Remember your mother’s wedding (okay, maybe you weren’t there, but she must have told you all the juicy details)? Particularly the bit about saving the top tier of the cake.

That’s just one tradition about wedding cakes that appear to be reviving. The idea is that you serve the top layer at the christening of your first-born. Provided you’re having any children (if you haven’t yet had the conversation, now might be a good time).

Even the latest big royal wedding that will, no doubt, influence countless weddings to come saw Kate and William following tradition and putting aside not just one, but the two top tiers of their wedding cake. But then they did have eight (tiers that is).

Of course, if you want to avoid the ‘chat’, you can join other couples and save the top tier for your first wedding anniversary, served up with bubbly.

It is also tradition for the cake to be a fruit cake with a marzipan frosting, and usually with white icing. This is principally a British tradition, although the Scots and the Irish follow suite. If you’re German then the tradition is sponge cake, whilst the French do something called croquembouche that sounds like heaven – pastry filled with cream and coated in caramel in the form of a pyramid.

The Chinese put Will and Kate to shame – at least 10 layers called a lapis surabaya, representing the many stepping stones of a successful marriage.

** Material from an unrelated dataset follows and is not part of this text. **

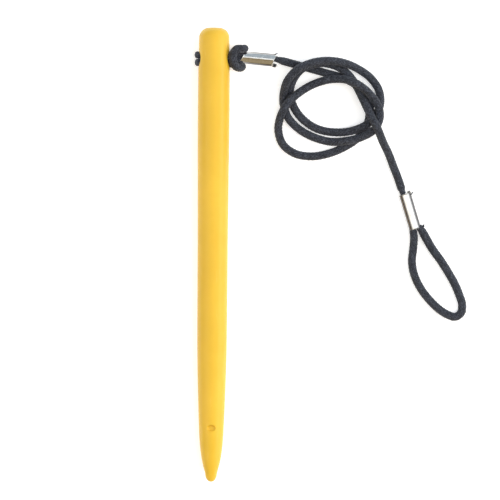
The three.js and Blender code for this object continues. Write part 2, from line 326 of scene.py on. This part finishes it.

Other traditions include lighting the unity candle, two taper candles and a pillar candle lit by both tapers simultaneously – the uniting of two individuals and families. And the wedding cake cutting ceremony, which began as pretty symbolic, is considered the first task that the bride and groom perform together as husband and wife.

And it’s up to you whether or not you want to include the Yorkshire tradition of throwing the wedding cake plate out of the window as the bride is on her way home, or the tradition for your guests to put a piece of the wedding cake under their pillow to ensure a future partner.